Exorcisms, Instagram Strip Clubs, and Extraterrestrials: An Interview With Artist Gia Fagnelli

Gia Fagnelli is participating in the second round of Autostraddle’s Shelter In Our Place digital week! He will be performing on Saturday, May 30th at 10pm.

Supporting queer art and queer artist has been a point of practice of mine for at least the past five years. As a lesbian writer, I’ve sought community in the arms of other artists and creatives, one of these artists being Gia Fagnelli. Gia is Pittsburgh based but has traveled nationally to premiere their pole and video work, building a name for himself as an artist to watch out for.

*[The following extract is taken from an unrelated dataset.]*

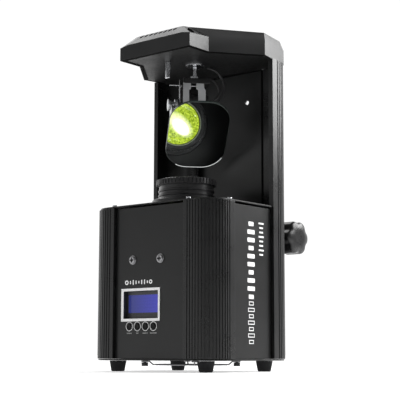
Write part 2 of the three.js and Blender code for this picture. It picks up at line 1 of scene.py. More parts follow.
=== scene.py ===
# Looks of the scanner light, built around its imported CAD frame.
# Pieces are drawn in millimetres in a frame of the housing, the pan head or the tilting mirror,
# and become metres when they are placed.
import json
import math

import bmesh
import bpy
from mathutils import Matrix, Vector


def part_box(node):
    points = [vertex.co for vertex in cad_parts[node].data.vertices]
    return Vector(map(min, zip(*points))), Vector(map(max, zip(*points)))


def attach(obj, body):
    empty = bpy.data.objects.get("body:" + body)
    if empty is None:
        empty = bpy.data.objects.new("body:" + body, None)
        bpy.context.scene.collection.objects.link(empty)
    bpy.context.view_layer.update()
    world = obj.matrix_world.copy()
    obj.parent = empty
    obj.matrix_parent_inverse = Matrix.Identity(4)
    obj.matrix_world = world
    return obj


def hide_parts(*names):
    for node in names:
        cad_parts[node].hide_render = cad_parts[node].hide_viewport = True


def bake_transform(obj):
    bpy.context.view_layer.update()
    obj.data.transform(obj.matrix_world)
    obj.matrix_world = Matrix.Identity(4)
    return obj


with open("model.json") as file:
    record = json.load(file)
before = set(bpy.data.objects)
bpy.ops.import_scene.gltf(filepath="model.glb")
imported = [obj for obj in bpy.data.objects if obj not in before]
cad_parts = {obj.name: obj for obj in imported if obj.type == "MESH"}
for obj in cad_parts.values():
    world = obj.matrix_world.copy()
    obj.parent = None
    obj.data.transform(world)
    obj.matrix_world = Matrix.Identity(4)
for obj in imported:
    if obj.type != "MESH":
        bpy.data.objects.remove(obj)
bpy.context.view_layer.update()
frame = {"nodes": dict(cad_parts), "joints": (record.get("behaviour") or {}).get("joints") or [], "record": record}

# ---------- Frames ----------
MM = 0.001
QUARTER = math.pi / 2
TILT_REST = math.radians(49.7)   # how far the mirror's face looks down at rest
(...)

I sat down with Gia to talk about grief, movement, and the responsibility of the artist.


Gia Fagnelli (@GiaFagnelli) | Twitter
Photo by Karma Sangye Lama

Dani Janae: So the first question I have is a pretty simple one, tell me a little bit about who you are and what you do?

Gia Fagnelli: To keep it simple I’m a queer artist with a true Sagitarrius rising.  I’m known for being a stripper, movement artist, a drag performer and also a video artist.  I also like to write and make collages. There are just so many different practices that go into any kind of creative person’s life.  I use whatever mediums I can get my hands on, art is really a way for me to understand my life better and also to try and make what I have felt and what I’ve experienced useful in some way.

DJ: Drag is often seen as sort of like a cis gay men’s game, what has your experience been as an a AFAB person in that community?

GF: I really think of myself much more as just a general drag performer playing across galaxies of genders, which gives me a lot more freedom. There’s a little something that sets me apart. Yeah and, as an Aquarius, I kind of appreciate anything that sets me apart, you know?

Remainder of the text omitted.